LCLint (Larochelle & Evans, Citation2001), a static analysis tool, uses source-code comments to detect points of buffer overflow occurrences. This tool has the disadvantage of difficulty in creating additional information. To perform static analysis with this tool, the programmer has to add information other than source code to various sections. Accuracy of the information is assumed by the tool. This method is effective if the added information is correct. However, it is an onerous task to insert accurate information in this manner, especially in the case of a large program.
Since LCLint is designed to analyze specific functions, its ability to detect points of buffer overflow occurrences is limited. Moreover, this method has the disadvantage of providing insufficient information: even if this tool can detect cases of buffer overflow, it is extremely difficult to isolate a program structure that may cause buffer overflow.
Stacy serves as an engine that makes checks using deep path analysis. The system checks one function at a time—allowing developers to quickly analyze if the function they are working on has any security issues. The results can be observed in Eclipse IDE; via a plug-in. Issues pointed out to developers early in the development cycle are less expensive to correct. Stacy does not require all header files or any dependencies to be checked.

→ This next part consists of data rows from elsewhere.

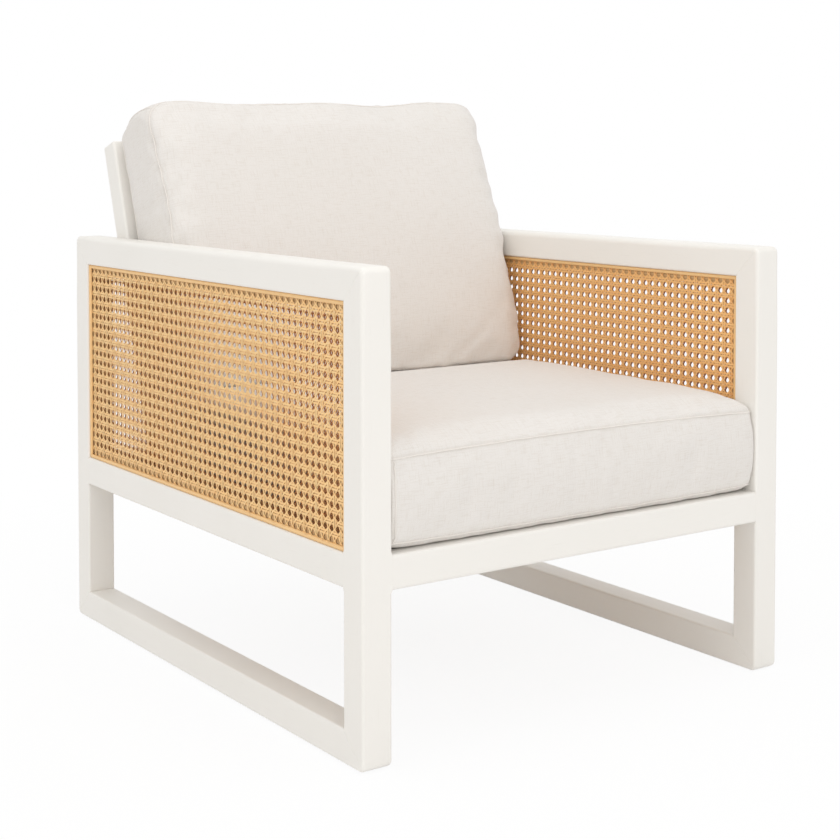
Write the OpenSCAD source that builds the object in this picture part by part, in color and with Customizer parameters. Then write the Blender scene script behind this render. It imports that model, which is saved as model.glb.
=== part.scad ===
// Lounge armchair: two mitred loop side frames with double cane panels, a slatted
// seat and a leaning slatted back between them, and two loose box cushions.
// Millimetres. +Z up, the sitter faces -Y, origin on the floor under the middle.

/* [Chair] */
// Width over the two side frames
chair_w = 740; // [680:10:840]
// Depth of the side frames
chair_d = 870; // [840:10:900]
// Height of the arm rests above the floor
arm_h = 634; // [610:4:670]
// Height of the seat rails' top above the floor
seat_rail_top = 271; // [250:3:300]

/* [Frame timber] */
// Side of the square stock of the frames and seat rails
stock = 45; // [40:1:50]
// Radius of the rounded long edges
edge_r = 5; // [2:0.5:8]
// Radius of the side frames' outer corners, seen from the side
corner_r = 9; // [6:1:14]

/* [Cane panels] */
// Width of the timber liner that carries the cane
liner_w = 14; // [10:1:18]
// Depth of the cane below the face of the frame
web_recess = 6; // [4:0.5:8]
// Thickness of the cane web
web_t = 2; // [1.5:0.5:3]
// Distance from one gap of the cane to the next
web_pitch = 30; // [28:1:40]
// Width across the flats of each eight-sided gap
web_gap = 21; // [12:1:24]
// Width of the half-round reed that borders the cane
reed_w = 6; // [4:0.5:7]
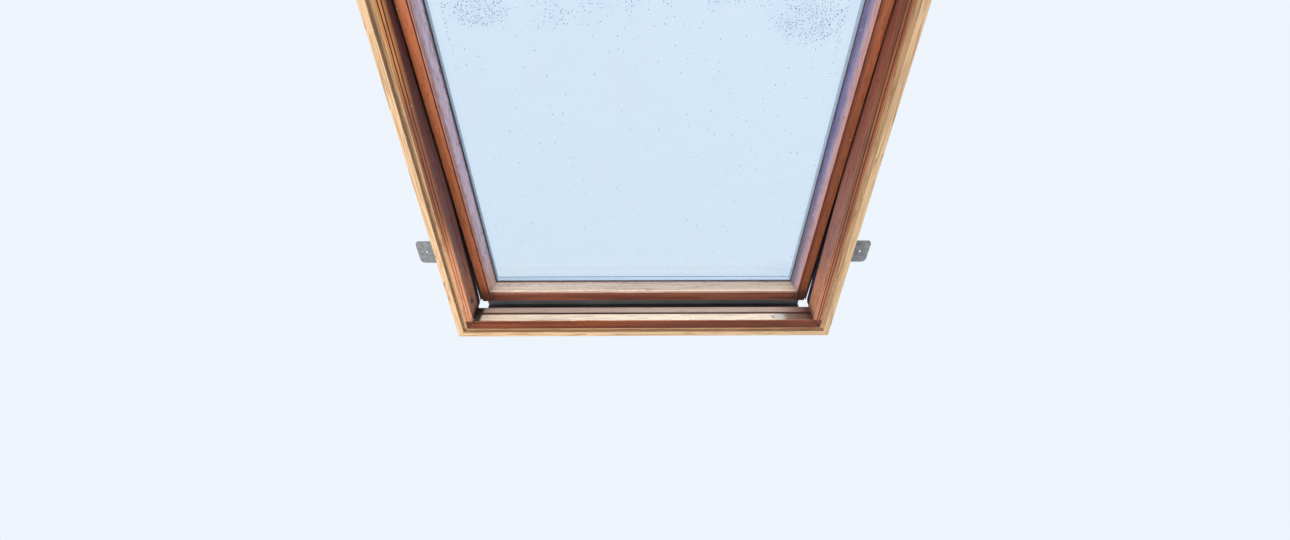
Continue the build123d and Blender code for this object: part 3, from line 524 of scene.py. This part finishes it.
def room_face(n, settings, at, slow, ragged):
    """Ochre and reeded, paler towards the sill, darker in places half way down and above."""
    paling = n.band(n.add(at.s, n.times(slow, 0.3)), *FACE_PALES)
    face = n.mix(n.times(paling, 0.85), settings.ochre, settings.paler)
    face = n.mix(n.band(slow, 0.45, 0.72, 0.0, 0.45), face, settings.stain)
    for share, tone in (
            (n.times(at.left, n.near(at.s, *LEFT_SHADED), 0.70), LEFT_SHADE),
            (n.times(at.right, n.near(at.s, *RIGHT_SHADED), 0.60), RIGHT_SHADE),
            (n.times(at.right, n.band(at.s, *FACE_DARKENS), 0.75), RIGHT_TOP)):
        face = n.mix(share, face, tone)

    # Share of the width: nothing at the inner edge, one where the stain stops
    on_side = n.above(at.past_side, at.past_end)
    width = n.add(n.times(on_side, SIDE_FACE - BOTTOM_FACE), BOTTOM_FACE)
    share = n.math("DIVIDE", at.across, width)
    reeds = n.most(*(n.near(share, *reed) for reed in REEDS))
    fine_lines = n.most(*(n.near(share, *line) for line in FINE_LINES))
    lines = n.most(reeds, n.times(fine_lines, n.blend(at.left, 0.85, 0.35)),
                   n.times(n.near(share, *EDGE_LINE), 0.6))

    on_stile = n.band(at.end, FRAME_END + 0.002, FRAME_END)
    rail = n.mix(n.band(slow, 0.44, 0.60, 0.0, 0.6), FRAME_RAIL_DARK, FRAME_RAIL_LIGHT)
    face = n.mix(on_stile, rail, face)
    streaked = n.blend(at.left, n.band(at.s, *RIGHT_STREAKS, 0.34, 0.66),
                       n.band(at.s, *LEFT_STREAKS, 0.10, 0.62))
    pale = n.times(n.rest(lines), n.band(share, 0.40, 0.48), on_stile, streaked)
    face = n.mix(pale, face, n.mix(at.left, RIGHT_STREAK, LEFT_STREAK))
    worn_low = n.rest(n.times(at.left, n.band(at.s, *LINES_WEAR, 0.0, 0.6)))
    inked = n.times(lines, worn_low, n.band(ragged, 0.2, 0.5, 0.7, 1.0))
    return n.mix(inked, face, settings.dark_stain)


def inner_face(n, settings, at, ragged):
    """Plum at the pivot, over a painted mauve sheen of the sky to painted daylight orange at the
    sill, with scuffs.
    """
    # Painted sky sheen half way down
    inner = n.mix(n.band(at.s, *INNER_MAUVE), settings.plum, settings.mauve)
    # Painted daylight through the opening gap towards the sill
    low = n.band(n.add(at.s, n.times(ragged, 0.06)), *INNER_DAYLIGHT)
    inner = n.mix(low, inner, INNER_DAYLIT)
    red = n.times(at.right, n.band(at.s, *INNER_REDDENS, 0.0, 0.65))
    inner = n.mix(red, inner, INNER_RED)
    shade = n.times(at.left, n.band(at.s, *INNER_SHADES, 0.05, 0.32))
    inner = n.mix(shade, inner, INNER_SHADE)
    scuffs = n.noise(n.mapping(n.place, scale=(300, 40, 120)), scale=1.0, detail=3.0,
                     roughness=0.6)
    return n.mix(n.band(scuffs, 0.52, 0.72, 0.0, 0.40), inner, settings.dark_stain)


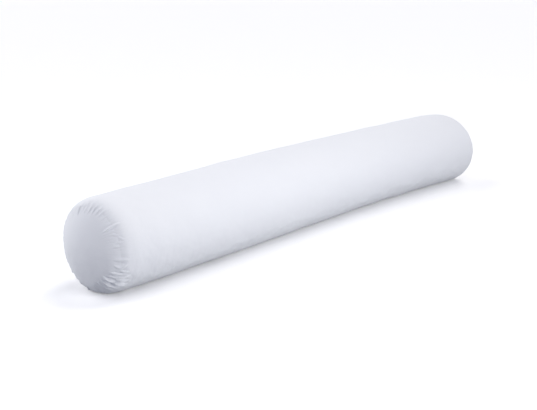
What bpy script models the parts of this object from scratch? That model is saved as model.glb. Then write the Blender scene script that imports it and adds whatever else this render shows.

Further, our system, unlike many others, does not require any inputs from the developer, in the form of comments—instead performing a deeper path analysis.
3. Control flow analysis
Control-flow analysis is a commonly used technique for static code analysis. The program flow is depicted as a directed Control Flow Graph (CFG). A CFG is directed graph that is used to represent blocks of code in the form of nodes, the control dependencies in the form of directed edges, starting with an entry node and concluding with the exit node at the end point of the program. A simple CFG is shown in Figure . The CFG for given input source code must completely illustrate all possible execution paths the program may take. Any traversal from an entry node to an exit node, through the graph, represents a valid execution path of the program.
Figure 1. Depiction of a simple CFG, where E denotes an entry or exit node and B1, B2, …, Bn denote sequential blocks.
The CFG along with control flow information is represented by an abstract syntax graph representation such as Abstract Syntax Tree (AST) (Söderberg, Ekman, Hedin, & Magnusson, Citation2013). In an AST, each node of the tree denotes a construct occurring in the source code. A parser reads the source code and produces an abstract syntax tree, which models all of the structural information contained in the source code.
Our tool analyzes a program by creating a CFG from the given input source code, as mentioned above. Each node represents a relevant piece of code for our analysis, and directed edges from a node represent the possible paths program execution may take from that node. Our algorithms traverse the graph in a depth first manner (Figure ).
Figure 2. Depiction of a CFG with multiple branches, where E denotes an entry or exit node and B1, B2, …, Bk denote blocks.
4. Techniques adopted
4.1. Detecting the use of uninitialized variables
A compiler does not check for the use of uninitialized variables in source code, yet the flow of execution of a program is dependent of the values of the variables it manipulates. Variables with garbage values could cause incorrect execution of the program. The consequences may affect the global running state of the program, as in the case of returning an uninitialized variable or setting a global variable with an uninitialized variable.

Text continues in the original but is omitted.